→ Work required:
What lies from the line containing "for node in" through the line containing "return np.array(low) /"? Print exactly those lines, with both ends, and no others.

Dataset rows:
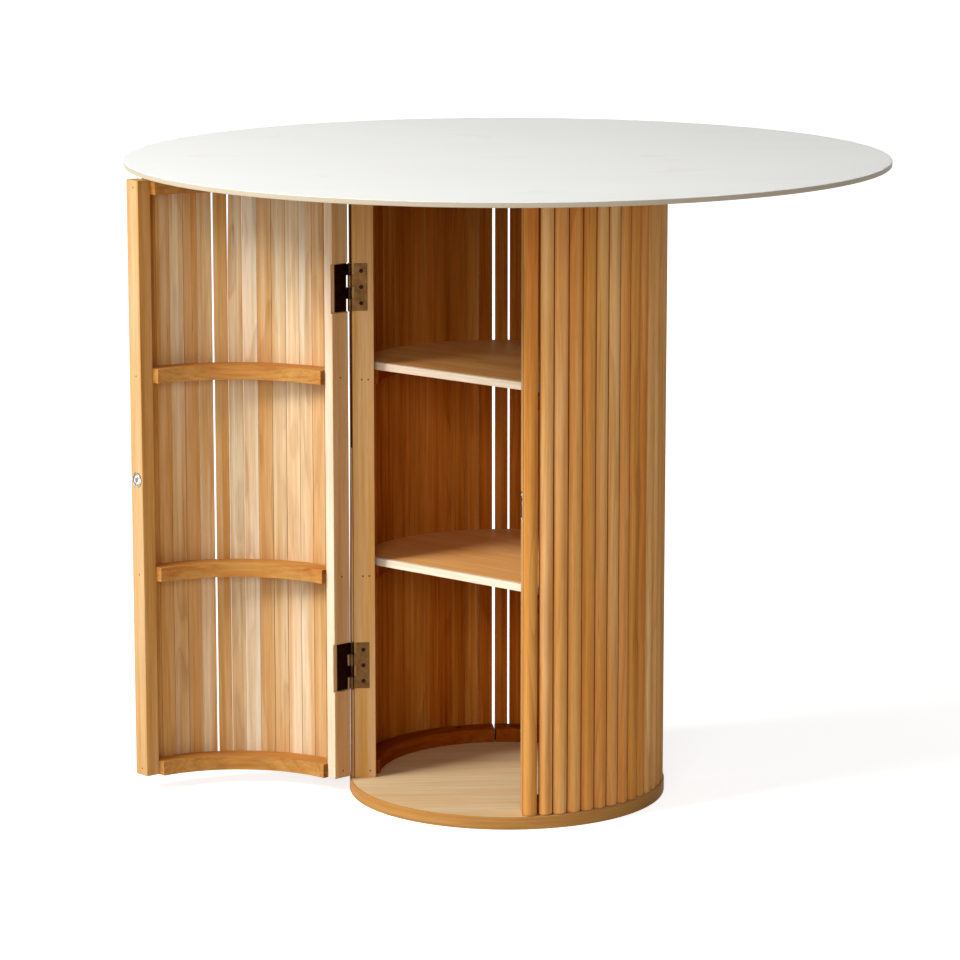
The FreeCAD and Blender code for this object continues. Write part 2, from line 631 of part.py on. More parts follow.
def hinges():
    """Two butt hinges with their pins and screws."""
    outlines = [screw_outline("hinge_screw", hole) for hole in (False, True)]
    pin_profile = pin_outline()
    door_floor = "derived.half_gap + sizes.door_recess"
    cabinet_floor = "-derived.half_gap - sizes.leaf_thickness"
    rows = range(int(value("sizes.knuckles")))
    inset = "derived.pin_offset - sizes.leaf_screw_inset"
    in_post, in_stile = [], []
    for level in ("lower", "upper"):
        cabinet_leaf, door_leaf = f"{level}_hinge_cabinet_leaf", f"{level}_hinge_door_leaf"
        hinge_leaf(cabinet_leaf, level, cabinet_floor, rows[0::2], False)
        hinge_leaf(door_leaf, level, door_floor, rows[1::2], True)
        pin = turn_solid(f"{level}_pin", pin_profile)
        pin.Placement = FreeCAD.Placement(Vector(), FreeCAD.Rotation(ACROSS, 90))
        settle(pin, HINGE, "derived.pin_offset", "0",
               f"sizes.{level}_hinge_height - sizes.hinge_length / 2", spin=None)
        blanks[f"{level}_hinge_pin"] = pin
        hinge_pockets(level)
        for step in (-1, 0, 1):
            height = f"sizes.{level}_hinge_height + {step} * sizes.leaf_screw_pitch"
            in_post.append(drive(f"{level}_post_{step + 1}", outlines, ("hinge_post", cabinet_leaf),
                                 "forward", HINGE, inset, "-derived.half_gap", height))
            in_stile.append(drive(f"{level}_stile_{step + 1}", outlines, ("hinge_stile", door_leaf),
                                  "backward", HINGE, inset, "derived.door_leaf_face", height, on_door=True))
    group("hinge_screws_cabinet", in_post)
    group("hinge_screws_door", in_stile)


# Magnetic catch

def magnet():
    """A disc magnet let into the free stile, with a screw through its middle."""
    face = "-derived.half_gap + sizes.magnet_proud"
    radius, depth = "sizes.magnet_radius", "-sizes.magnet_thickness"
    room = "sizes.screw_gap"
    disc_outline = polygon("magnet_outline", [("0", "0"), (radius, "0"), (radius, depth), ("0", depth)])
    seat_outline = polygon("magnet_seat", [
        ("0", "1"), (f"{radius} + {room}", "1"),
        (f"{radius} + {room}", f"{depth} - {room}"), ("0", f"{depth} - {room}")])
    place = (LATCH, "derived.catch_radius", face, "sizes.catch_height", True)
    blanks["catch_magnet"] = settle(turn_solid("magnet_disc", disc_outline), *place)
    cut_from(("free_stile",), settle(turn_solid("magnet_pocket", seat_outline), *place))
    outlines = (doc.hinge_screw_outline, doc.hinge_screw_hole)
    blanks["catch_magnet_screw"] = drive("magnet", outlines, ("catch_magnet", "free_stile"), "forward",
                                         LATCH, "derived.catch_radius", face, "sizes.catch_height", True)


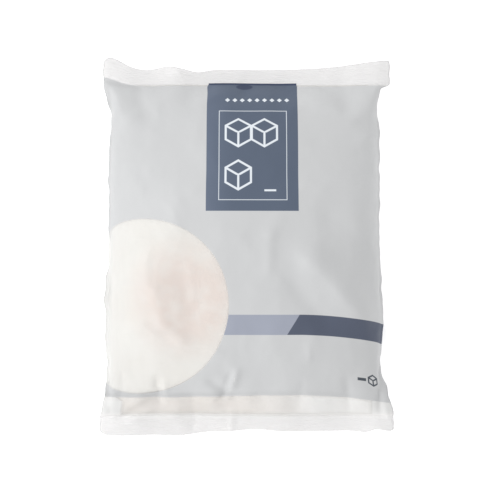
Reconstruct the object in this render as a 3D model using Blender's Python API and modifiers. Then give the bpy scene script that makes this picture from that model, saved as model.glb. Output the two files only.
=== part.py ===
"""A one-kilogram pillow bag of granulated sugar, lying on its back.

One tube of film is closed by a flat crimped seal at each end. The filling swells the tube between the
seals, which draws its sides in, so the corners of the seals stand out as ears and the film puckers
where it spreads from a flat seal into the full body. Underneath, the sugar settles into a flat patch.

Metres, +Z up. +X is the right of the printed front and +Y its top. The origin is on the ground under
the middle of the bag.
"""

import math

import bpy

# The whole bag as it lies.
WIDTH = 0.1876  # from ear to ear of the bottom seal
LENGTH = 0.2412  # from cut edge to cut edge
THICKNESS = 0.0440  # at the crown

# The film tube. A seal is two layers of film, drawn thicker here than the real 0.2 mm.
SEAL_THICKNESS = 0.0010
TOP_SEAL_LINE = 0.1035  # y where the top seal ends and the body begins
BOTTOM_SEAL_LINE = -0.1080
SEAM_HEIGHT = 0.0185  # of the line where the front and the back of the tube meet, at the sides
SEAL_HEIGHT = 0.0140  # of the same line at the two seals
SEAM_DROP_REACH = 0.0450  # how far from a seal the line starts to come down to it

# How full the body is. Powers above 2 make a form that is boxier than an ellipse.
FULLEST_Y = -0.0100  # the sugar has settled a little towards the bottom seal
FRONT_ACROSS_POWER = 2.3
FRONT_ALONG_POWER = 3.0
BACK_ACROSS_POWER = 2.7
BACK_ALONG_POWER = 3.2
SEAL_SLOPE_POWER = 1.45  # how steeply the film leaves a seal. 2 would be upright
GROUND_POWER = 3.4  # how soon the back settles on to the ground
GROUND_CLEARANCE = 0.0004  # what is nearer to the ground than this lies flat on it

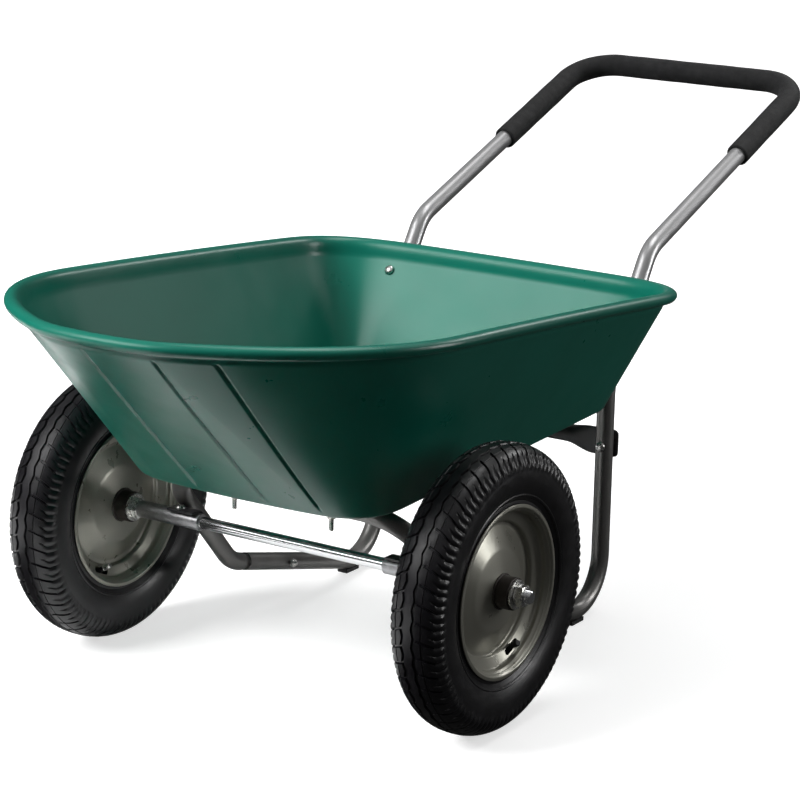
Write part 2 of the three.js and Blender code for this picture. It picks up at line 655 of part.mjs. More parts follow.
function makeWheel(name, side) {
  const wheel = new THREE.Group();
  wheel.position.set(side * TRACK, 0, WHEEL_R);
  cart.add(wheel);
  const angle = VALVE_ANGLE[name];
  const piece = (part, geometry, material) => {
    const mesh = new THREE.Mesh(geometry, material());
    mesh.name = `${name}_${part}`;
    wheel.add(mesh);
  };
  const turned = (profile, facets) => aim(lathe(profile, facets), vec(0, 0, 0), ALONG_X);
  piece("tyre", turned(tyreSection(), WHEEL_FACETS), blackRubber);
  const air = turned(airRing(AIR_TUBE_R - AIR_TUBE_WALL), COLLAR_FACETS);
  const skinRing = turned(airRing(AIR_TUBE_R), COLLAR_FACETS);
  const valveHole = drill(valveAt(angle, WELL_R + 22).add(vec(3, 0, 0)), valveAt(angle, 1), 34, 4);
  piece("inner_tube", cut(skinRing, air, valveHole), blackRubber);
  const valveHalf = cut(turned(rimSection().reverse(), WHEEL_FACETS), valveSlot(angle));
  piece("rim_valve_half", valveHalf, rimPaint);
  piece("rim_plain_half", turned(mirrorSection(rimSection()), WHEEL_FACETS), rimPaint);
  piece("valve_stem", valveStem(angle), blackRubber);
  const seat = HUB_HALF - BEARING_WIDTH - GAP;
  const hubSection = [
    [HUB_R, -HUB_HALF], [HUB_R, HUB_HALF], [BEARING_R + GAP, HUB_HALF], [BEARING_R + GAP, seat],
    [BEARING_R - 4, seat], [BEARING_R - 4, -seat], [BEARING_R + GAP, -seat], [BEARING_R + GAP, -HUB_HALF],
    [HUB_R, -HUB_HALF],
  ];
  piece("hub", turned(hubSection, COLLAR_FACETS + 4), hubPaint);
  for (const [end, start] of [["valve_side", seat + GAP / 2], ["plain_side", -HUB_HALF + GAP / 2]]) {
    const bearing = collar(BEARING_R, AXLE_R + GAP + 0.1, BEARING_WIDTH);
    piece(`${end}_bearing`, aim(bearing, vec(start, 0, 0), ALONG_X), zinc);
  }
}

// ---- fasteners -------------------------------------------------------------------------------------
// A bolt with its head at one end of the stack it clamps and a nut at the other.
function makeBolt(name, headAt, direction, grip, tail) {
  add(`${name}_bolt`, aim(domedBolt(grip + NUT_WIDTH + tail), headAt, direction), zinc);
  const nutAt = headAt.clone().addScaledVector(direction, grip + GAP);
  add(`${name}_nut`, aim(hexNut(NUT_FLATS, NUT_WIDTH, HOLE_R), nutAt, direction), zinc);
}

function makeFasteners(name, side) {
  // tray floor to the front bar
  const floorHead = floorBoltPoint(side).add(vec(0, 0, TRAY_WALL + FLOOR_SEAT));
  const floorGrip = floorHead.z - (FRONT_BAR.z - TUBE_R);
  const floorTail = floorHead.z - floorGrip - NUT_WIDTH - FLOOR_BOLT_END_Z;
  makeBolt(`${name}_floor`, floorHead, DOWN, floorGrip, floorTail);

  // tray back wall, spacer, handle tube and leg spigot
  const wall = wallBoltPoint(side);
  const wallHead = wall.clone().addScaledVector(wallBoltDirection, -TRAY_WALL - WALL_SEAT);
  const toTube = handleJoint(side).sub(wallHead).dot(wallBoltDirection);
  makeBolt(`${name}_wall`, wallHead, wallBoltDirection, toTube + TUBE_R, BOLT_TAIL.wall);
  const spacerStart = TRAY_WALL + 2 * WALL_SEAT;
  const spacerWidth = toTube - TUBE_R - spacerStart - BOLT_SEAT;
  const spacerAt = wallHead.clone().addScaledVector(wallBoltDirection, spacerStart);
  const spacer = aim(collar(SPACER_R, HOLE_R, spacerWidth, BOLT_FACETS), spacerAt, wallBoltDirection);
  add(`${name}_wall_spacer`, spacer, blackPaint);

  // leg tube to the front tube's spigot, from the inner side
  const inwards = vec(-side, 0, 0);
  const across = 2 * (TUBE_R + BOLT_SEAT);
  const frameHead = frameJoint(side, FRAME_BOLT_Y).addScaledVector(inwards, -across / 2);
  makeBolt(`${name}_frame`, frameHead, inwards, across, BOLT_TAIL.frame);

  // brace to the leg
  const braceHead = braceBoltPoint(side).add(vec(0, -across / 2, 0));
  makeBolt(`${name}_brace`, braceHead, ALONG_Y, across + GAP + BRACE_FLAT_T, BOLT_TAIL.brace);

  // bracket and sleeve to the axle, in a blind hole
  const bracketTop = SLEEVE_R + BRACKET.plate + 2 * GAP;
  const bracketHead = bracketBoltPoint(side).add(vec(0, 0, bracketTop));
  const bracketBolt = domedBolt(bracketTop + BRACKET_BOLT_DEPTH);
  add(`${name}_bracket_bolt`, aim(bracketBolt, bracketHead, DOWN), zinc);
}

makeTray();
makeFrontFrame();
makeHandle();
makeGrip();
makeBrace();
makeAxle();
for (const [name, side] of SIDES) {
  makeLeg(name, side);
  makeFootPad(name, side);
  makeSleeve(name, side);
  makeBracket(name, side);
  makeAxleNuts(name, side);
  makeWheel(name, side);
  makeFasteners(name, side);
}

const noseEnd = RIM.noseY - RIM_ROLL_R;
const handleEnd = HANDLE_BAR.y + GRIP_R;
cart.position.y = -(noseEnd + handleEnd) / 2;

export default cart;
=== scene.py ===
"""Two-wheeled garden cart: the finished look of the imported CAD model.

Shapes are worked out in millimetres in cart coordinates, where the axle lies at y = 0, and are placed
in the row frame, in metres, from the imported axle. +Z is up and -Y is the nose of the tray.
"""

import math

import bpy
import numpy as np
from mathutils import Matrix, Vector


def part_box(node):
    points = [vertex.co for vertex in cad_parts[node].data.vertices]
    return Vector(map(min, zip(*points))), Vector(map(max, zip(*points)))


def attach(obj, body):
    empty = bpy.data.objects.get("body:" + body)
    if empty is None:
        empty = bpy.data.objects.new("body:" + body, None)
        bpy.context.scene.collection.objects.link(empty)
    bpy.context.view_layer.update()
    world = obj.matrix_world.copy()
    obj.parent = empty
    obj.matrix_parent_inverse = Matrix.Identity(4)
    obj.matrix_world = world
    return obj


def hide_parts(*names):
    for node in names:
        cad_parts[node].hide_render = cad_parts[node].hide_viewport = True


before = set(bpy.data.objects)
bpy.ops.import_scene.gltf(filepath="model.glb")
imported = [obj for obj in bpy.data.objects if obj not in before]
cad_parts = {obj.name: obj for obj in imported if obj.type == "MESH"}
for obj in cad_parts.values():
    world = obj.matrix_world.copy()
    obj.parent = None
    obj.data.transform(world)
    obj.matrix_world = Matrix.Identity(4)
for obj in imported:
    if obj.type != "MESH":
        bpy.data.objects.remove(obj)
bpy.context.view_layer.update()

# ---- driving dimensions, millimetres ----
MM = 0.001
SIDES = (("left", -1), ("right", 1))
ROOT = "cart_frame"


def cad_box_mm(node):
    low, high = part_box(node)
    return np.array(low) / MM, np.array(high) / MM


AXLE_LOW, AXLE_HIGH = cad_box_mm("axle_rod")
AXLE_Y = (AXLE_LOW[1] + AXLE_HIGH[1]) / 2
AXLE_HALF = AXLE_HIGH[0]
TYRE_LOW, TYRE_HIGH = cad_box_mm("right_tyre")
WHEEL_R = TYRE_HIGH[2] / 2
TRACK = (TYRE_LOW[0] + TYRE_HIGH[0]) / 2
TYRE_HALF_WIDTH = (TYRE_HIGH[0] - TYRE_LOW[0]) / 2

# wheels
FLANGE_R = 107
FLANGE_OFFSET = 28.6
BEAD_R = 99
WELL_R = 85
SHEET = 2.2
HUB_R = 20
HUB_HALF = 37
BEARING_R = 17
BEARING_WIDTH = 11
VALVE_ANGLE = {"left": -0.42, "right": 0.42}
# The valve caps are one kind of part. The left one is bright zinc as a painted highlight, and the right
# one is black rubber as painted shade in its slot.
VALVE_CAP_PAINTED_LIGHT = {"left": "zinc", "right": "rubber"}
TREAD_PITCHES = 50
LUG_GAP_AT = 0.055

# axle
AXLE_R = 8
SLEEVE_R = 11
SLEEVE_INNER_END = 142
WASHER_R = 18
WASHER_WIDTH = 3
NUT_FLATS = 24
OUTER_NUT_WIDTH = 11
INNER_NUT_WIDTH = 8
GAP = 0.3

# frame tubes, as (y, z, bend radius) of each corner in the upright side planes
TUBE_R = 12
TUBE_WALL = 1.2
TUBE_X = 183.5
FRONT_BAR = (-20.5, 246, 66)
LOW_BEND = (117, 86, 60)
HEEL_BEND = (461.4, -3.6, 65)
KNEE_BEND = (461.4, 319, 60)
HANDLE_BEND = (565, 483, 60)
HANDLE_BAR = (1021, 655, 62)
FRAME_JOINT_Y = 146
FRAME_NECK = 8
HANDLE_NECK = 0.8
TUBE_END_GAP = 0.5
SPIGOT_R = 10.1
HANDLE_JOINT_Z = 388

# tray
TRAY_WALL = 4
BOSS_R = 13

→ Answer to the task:
    for node in names:
        cad_parts[node].hide_render = cad_parts[node].hide_viewport = True


before = set(bpy.data.objects)
bpy.ops.import_scene.gltf(filepath="model.glb")
imported = [obj for obj in bpy.data.objects if obj not in before]
cad_parts = {obj.name: obj for obj in imported if obj.type == "MESH"}
for obj in cad_parts.values():
    world = obj.matrix_world.copy()
    obj.parent = None
    obj.data.transform(world)
    obj.matrix_world = Matrix.Identity(4)
for obj in imported:
    if obj.type != "MESH":
        bpy.data.objects.remove(obj)
bpy.context.view_layer.update()

# ---- driving dimensions, millimetres ----
MM = 0.001
SIDES = (("left", -1), ("right", 1))
ROOT = "cart_frame"


def cad_box_mm(node):
    low, high = part_box(node)
    return np.array(low) / MM, np.array(high) / MM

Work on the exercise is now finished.